WASHINGTON -- Military service. Bathroom use. Job bias. And now, health care.
The Trump administration is coming under fire for rewriting a federal rule baring discrimination in health care based on "gender identity." Critics say it's another attempt to undercut acceptance for transgender people.
The Health and Human Services Department rule dates to the Obama administration, a time when LGBT people gained political and social recognition. But a federal judge in Texas said the rule went too far by concluding discrimination on the basis of gender identity is a form of sex discrimination, which is forbidden by civil rights laws.
Instead of appealing the judge's injunction, the Trump administration has opted to rewrite the rule, which applies to health care providers and insurers receiving federal funds.
Roger Severino, head of the department's Office for Civil Rights, said the rewrite will address the "reasonableness, necessity and efficacy" of the Obama-era requirement. He refused to discuss specifics, as the revision is under White House review before its official release.
Groups representing transgender people expect the Obama protections to be gutted and are preparing to take the administration to court.
"The proposed rollback does fit into a pattern of transphobia and anti-LGBT sentiment in this administration," said Omar Gonzalez-Pagan, a lawyer with Lambda Legal, a civil rights organization.
He ran through a checklist: President Donald Trump's call to bar military service by transgender people; Attorney General Jeff Sessions' memo concluding civil rights laws don't protect transgender people from discrimination on the job; the override of Obama-era guidance allowing transgender students to use school bathrooms matching their gender identities.
Social and religious conservatives are one of the administration's most steadfast constituencies, and the White House has been out front championing their causes, including restrictions on abortion and legal protections for health care providers with moral and religious qualms about particular procedures.
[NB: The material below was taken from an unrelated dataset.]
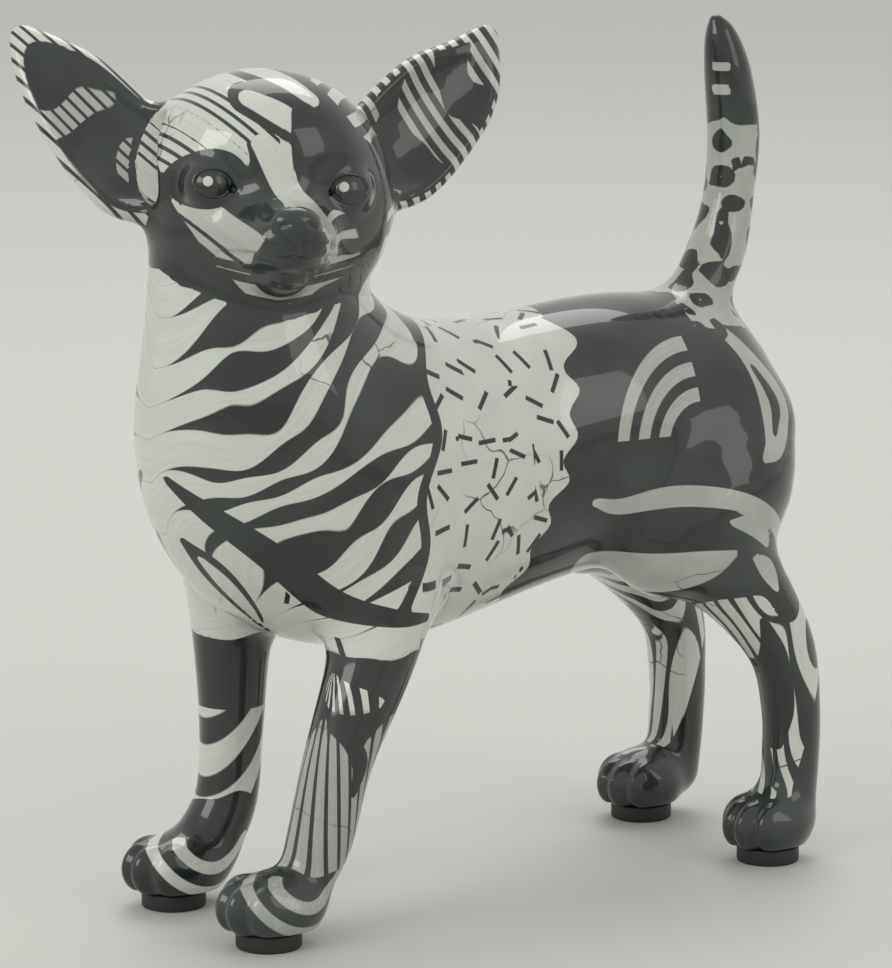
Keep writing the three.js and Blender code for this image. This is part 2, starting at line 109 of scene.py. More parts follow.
class Limb:
    """A tapered limb along stations (x, y, z, radius); squash narrows its section."""

    LEAST_RADIUS = 0.05
    STEEPEST = 0.95

    def __init__(self, stations, axes=None, squash=(1, 1, 1), steps=5):
        curve = smooth_stations(stations, steps)
        self.axes = np.eye(3) if axes is None else axes
        self.squash = np.asarray(squash, float)
        self.start = curve[0, :3]
        self.knots = self.scaled(curve[:, :3])
        self.radii = np.maximum(curve[:, 3], self.LEAST_RADIUS)
        reach = self.radii.max() * self.squash.max()
        self.low = curve[:, :3].min(0) - reach
        self.high = curve[:, :3].max(0) + reach

    def scaled(self, points):
        return ((points - self.start) @ self.axes.T) / self.squash

    def distance(self, points):
        local = self.scaled(points)
        nearest = np.full(points.shape[:-1], np.inf)
        for a, b, r0, r1 in zip(self.knots, self.knots[1:], self.radii, self.radii[1:]):
            length = np.linalg.norm(b - a)
            along = (b - a) / length
            sine = np.clip((r1 - r0) / length, -self.STEEPEST, self.STEEPEST)
            offset = local - a
            h = offset @ along
            out = np.sqrt(np.maximum((offset**2).sum(-1) - h * h, 0))
            t = np.clip((h + out * sine / math.sqrt(1 - sine * sine)) / length, 0, 1)
            past = h - t * length
            nearest = np.minimum(nearest, np.hypot(past, out) - (r0 + (r1 - r0) * t))
        return nearest * self.squash.min()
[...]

Behind the latest health care dispute is a medically recognized condition called "gender dysphoria" -- discomfort or distress caused by a discrepancy between the gender a person identifies as and the gender at birth. Consequences can include severe depression. Treatment can range from sex-reassignment surgery and hormones to people changing their outward appearance by adopting a different hairstyle or clothing.
Under the Obama-era rule, a hospital could be required to perform gender-transition procedures such as hysterectomies if the facility provided that kind of treatment for other medical conditions. The rule was meant to carry out the anti-discrimination section of the Affordable Care Act, which bars sex discrimination in health care but does not use the term "gender identity."
In the Texas case, a Catholic hospital system, several states and a Christian medical association argued the rule went beyond the law as written and would coerce providers to act against their medical judgment and religious beliefs.
That rule "would have forced doctors to perform gender transition procedures on children, even if that would be against their best medical judgment and they believed it would be harmful to the child," said Luke Goodrich, a lawyer with the Becket Fund for Religious Liberty, which is involved in the case.
The American Academy of Pediatrics says for children who have not reached puberty, gender transition does not involve any medical interventions but instead focuses on social changes such as clothing and calling the child by another name.
The Becket Fund responded the Obama administration did not limit the application of its nondiscrimination rule to adults.
UCLA legal scholar Jocelyn Samuels oversaw drafting of the anti-discrimination rule while in the Obama administration and says it reflected established legal precedent transgender people are protected under federal sex discrimination laws. "The case law on whether sex discrimination includes gender identity has been pretty clear for quite a while," Samuels said.
The original rule did not override either the medical judgment or religious beliefs of providers, said Samuels, arguing those are protected by other laws.
The timetable for the Trump administration's proposed changes is uncertain, but the rewrite isn't likely to settle the debate. The transgender controversy could follow the path of other Trump initiatives to the Supreme Court. ACLU attorney Joshua Block said five federal appeals courts have ruled discrimination based on gender identity violates federal laws against sex discrimination.
In Congress, a GOP advocate for transgender rights is urging the administration to re-evaluate. Rep. Ileana Ros-Lehtinen, R-Fla., came to the U.S. from Cuba as a child.
"I fled from a communist regime to come to this land of opportunity and freedom, where if you work hard and are a responsible member of society, you have the ability to get ahead," Ros-Lehtinen said. "That principle should apply to anyone, including transgender Americans. I urge the administration to guide its policies under the premise of freedom, opportunity and equality."
One of Ros-Lehtinen's children is a transgender man.